Des entreprises aux patrons vieillissants. L’enquête de la BPI porte plus particulièrement sur les entreprises de taille intermédiaire (ETI), c’est-à-dire les grosses PME. Des entreprises dont les dirigeants sont souvent âgés : plus d’un dirigeant sur trois à plus de 60 ans et près d’un sur cinq a plus de 65 ans. Mais tous n’anticipent pas assez leur départ à la retraite et prennent le risque de ne pas trouver de repreneur.

"Un vrai tabou psychologique par rapport à la cession". "Un entrepreneur, notamment qui a pu être autodidacte et qui a créé son entreprise, a parfois des difficultés à trouver un  repreneur et, n’a pas forcément des enfants qui sont capables de reprendre cette entreprise. Deuxième difficulté, il a un affectif très particulier par rapport à son entreprise : en général, son entreprise, c’est sa vie et le simple fait de réfléchir à la céder ou à la transmettre est synonyme pour lui de retraite", détaille Bertrand Finet, directeur exécutif en charge des ETI à la BPI, avant d’ajouter : "il y a un vrai tabou psychologique par rapport à la cession".

"Une transmission, cela se prépare". Un blocage mental qui empêche de nombreux chefs d’entreprises à préparer la transmission de l’entreprise, alors que ce type d’opération ne s’improvise pas à la dernière minute : il faut en général une dizaine d’années pour réussir une transition en douceur.

"Une transmission, cela se prépare", confirme Bertrand Finet, "il faudrait que tout chef d’entreprise ait le réflexe du check up de transmission, comme il existe un check up médical, à partir du moment où il dépasse la cinquantaine et qu’il réfléchisse qui est susceptible au sein de son comité de direction, de reprendre un jour les rennes de l’entreprise. Ce n’est pas parce que vous faites le check up que vous êtes malade le lendemain, il faut briser ce tabou et en parler plutôt tôt que tard, c’est notre recommandation".

"C’est déjà dans mon esprit alors que je viens à peine d’être nommé". Chez NGE, société spécialiste des travaux publics, la transmission est érigée en culture d’entreprise. "Dès la reprise du groupe en 2001, elle était déjà dans la tête de celui qui aujourd’hui est en train de me transmettre l’entreprise", témoigne Antoine Metzger, qui a repris il y a un an et demi l'entreprise dans laquelle il était salarié. Et ce dernier a décidé de faire de même : "c’est déjà dans mon esprit alors que je viens à peine d’être nommé président il y a un an et demi. Il y a une volonté de tout un chacun de pérenniser l’entreprise, donc forcément on se projette dans un temps long".
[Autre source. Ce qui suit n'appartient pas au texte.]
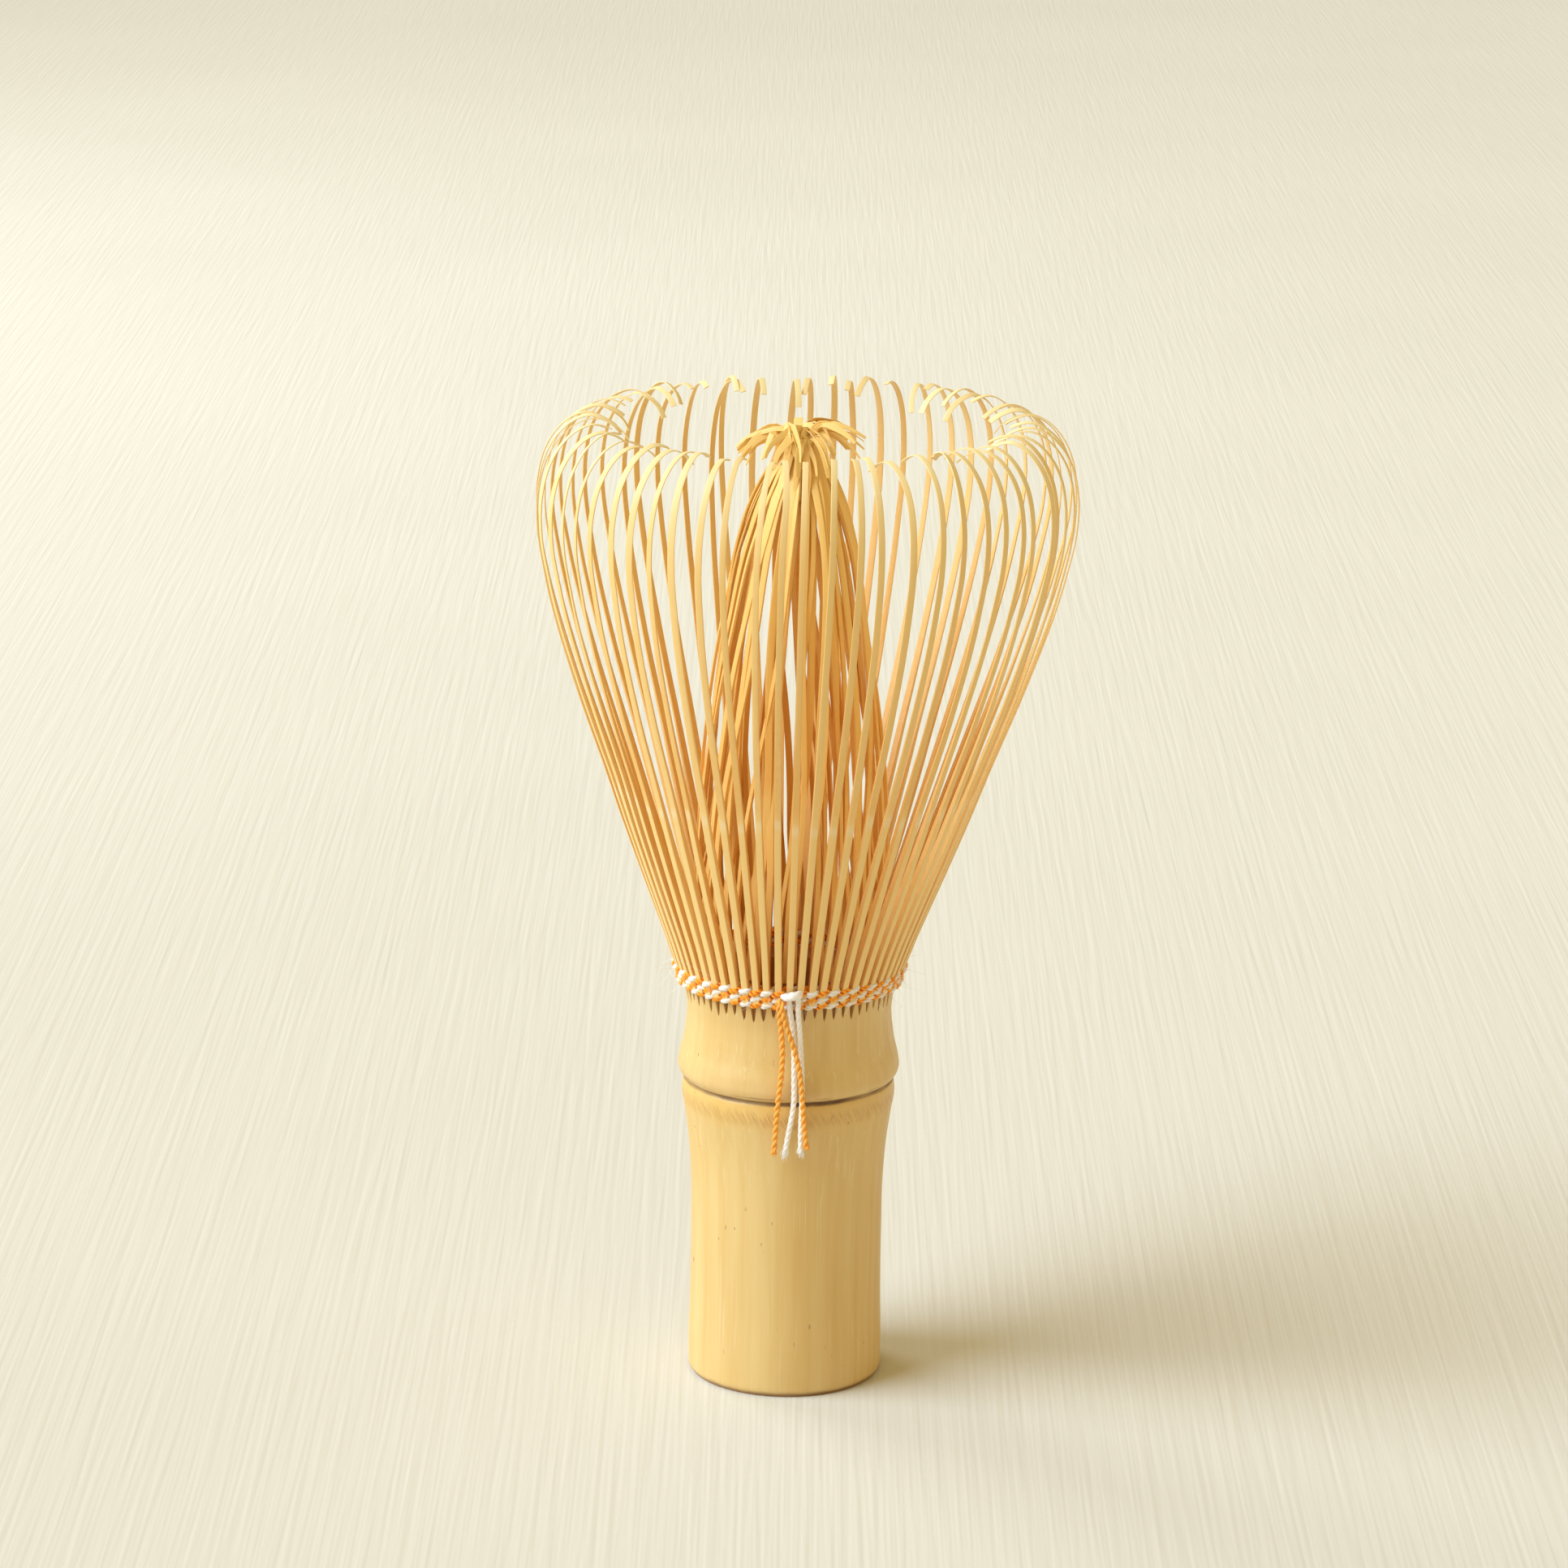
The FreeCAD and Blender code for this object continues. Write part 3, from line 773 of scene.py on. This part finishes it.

"Ma première décision en tant que président était de lancer une vaste opération d’ouverture du capital aux salariés, opération que nous avons lancée en juillet 2014 et que nous avons bouclée en juin 2015. On a réussi à réunir 3.800 salariés qui ont investi leurs économies, 56% de nos salariés nous ont fait confiance et ont décidé d’investir dans le groupe", détaille-t-il. Une mesure qui présente un avantage : "l’idée sur le long terme, c’est d’avoir les salariés à nos côtés pour garder le contrôle, l’état d’esprit, les valeurs humaines de l’entreprise. Avec eux, on est sûr que les décisions qu’ils vont prendre privilégient le bien-être des salariés et la pérennité de l’entreprise avant tout autre considération". Des salariés actionnaires qui seront d’autant plus attentifs au profil du futur repreneur et parmi lesquels se trouve, pourquoi pas, le futur dirigeant de l'entreprise.